Le carnaval pour horizon

Peu importe, wokisme ! Ainsi naît un épouvantail bien pratique, mais qui ne nous aide pas à penser. Au contraire, il nous présente comme de radicales nouveautés des tendances à l’œuvre depuis des décennies. Dans son journal intime de 1994-1995, l’écrivain Philippe Muray ne s’énerve-t-il pas ainsi déjà contre la tendance à réécrire la vie des grands écrivains pour la rendre plus conforme à la moraline moderne ? Oui, ce qu’on appellerait plus tard la « cancel culture », ou « culture de l’annulation », est déjà bien là dans la volonté d’un scribouillard de dénoncer l’indifférence de Shakespeare devant les malheurs des paysans de son temps (p.161). Quant à la masculinité toxique, Muray la dénonce déjà en 1994 à propos du « mur de la honte » d’une importante université américaine où sont affiché les noms des harceleurs… et de ceux qui est suspectés de le devenir un jour (p.103). Et l’écrivain de résumer le tout en une formule lapidaire : « La persécution au nom de la lutte contre les persécuteurs » (p.83).

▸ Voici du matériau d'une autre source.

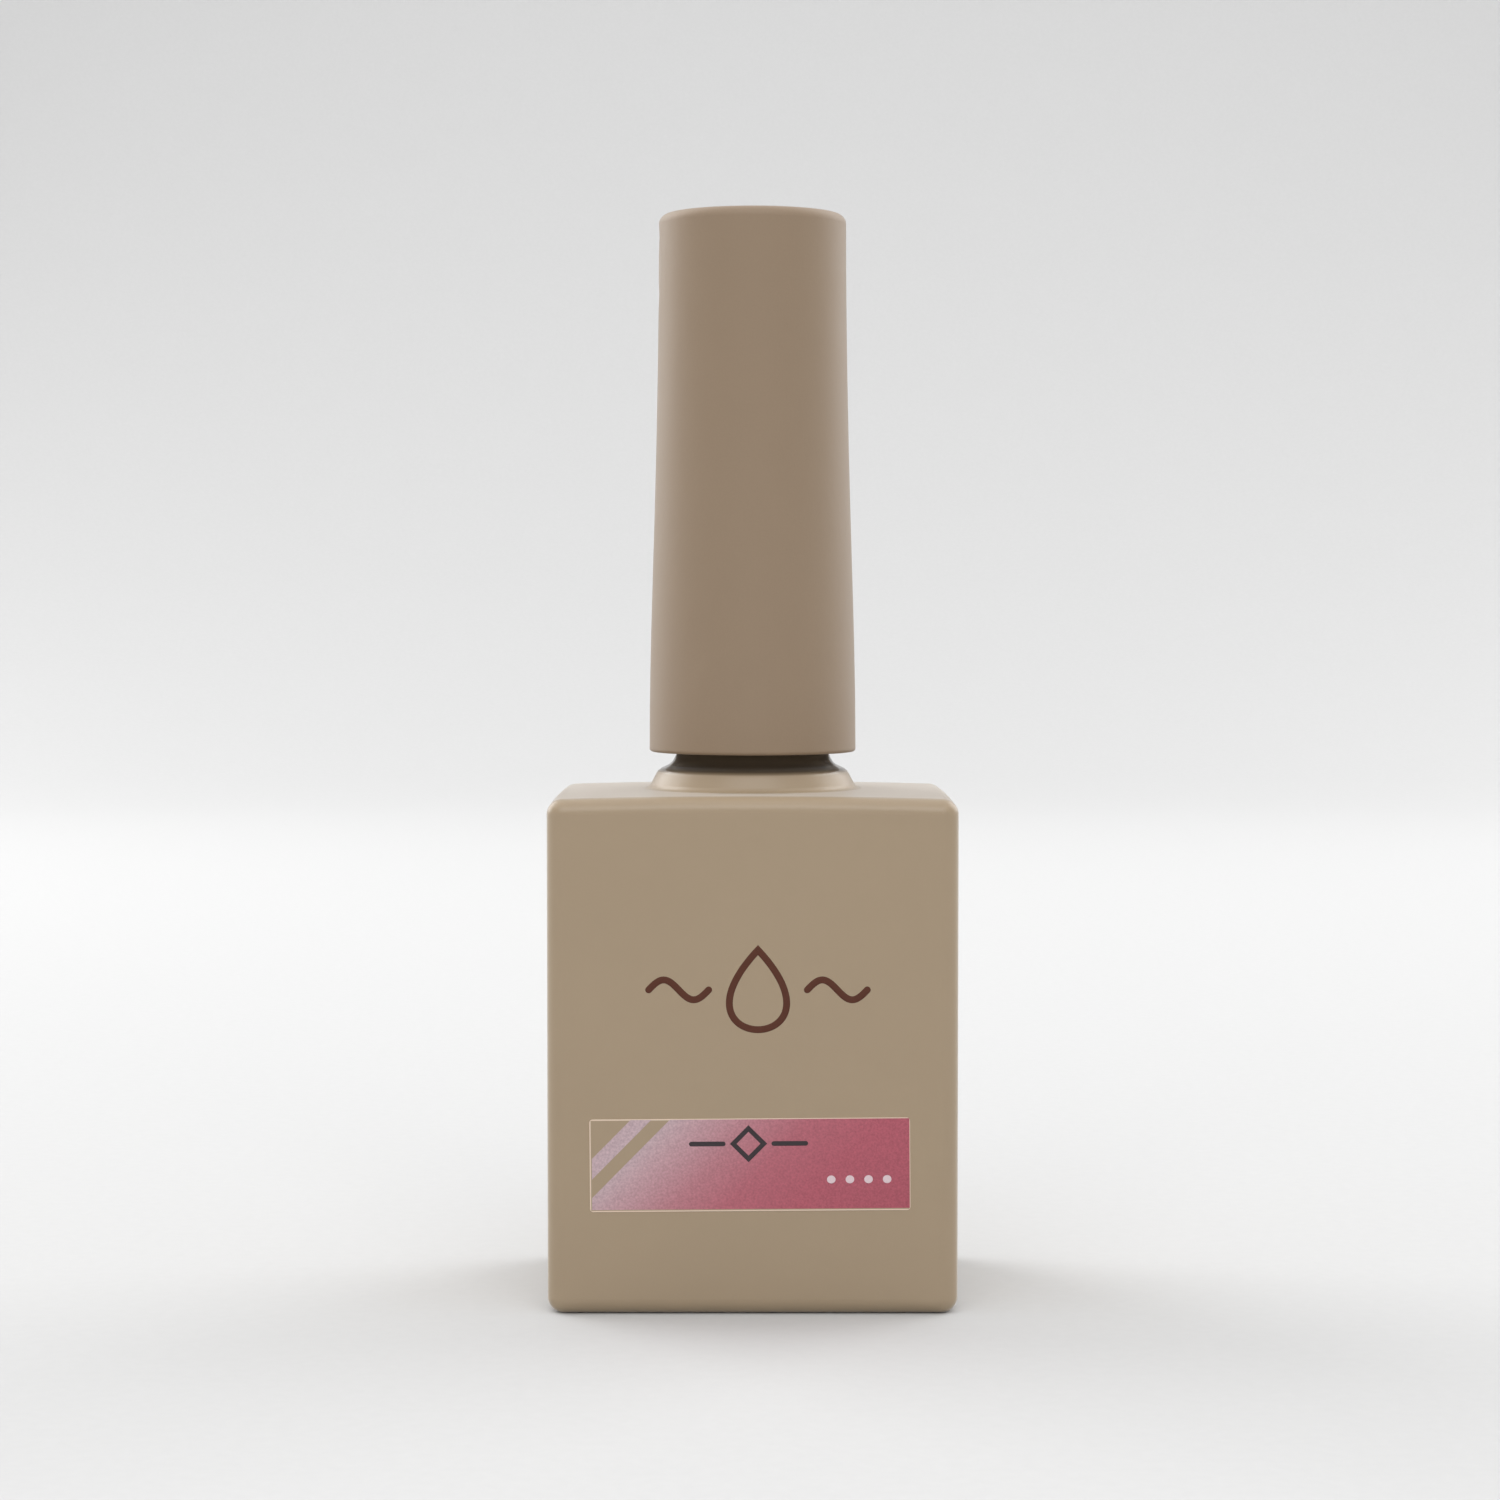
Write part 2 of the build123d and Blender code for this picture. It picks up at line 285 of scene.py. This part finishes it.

Que l’on cherche à englober tout cela dans l’idée plus générale d’un « wokisme » qui rongerait nos sociétés, pourquoi pas, après tout. Muray parle lui de « cordicolisme » ou de carnavalisation du monde. Peut-être cette dernière notion est-elle toutefois la plus efficace : moment hors du calendrier, moment d’inversion des hiérarchies naturelles, moment bruyant, sans doute le carnaval est-il bien la matrice du monde moderne.  

Puisse bientôt revenir un mercredi des Cendres.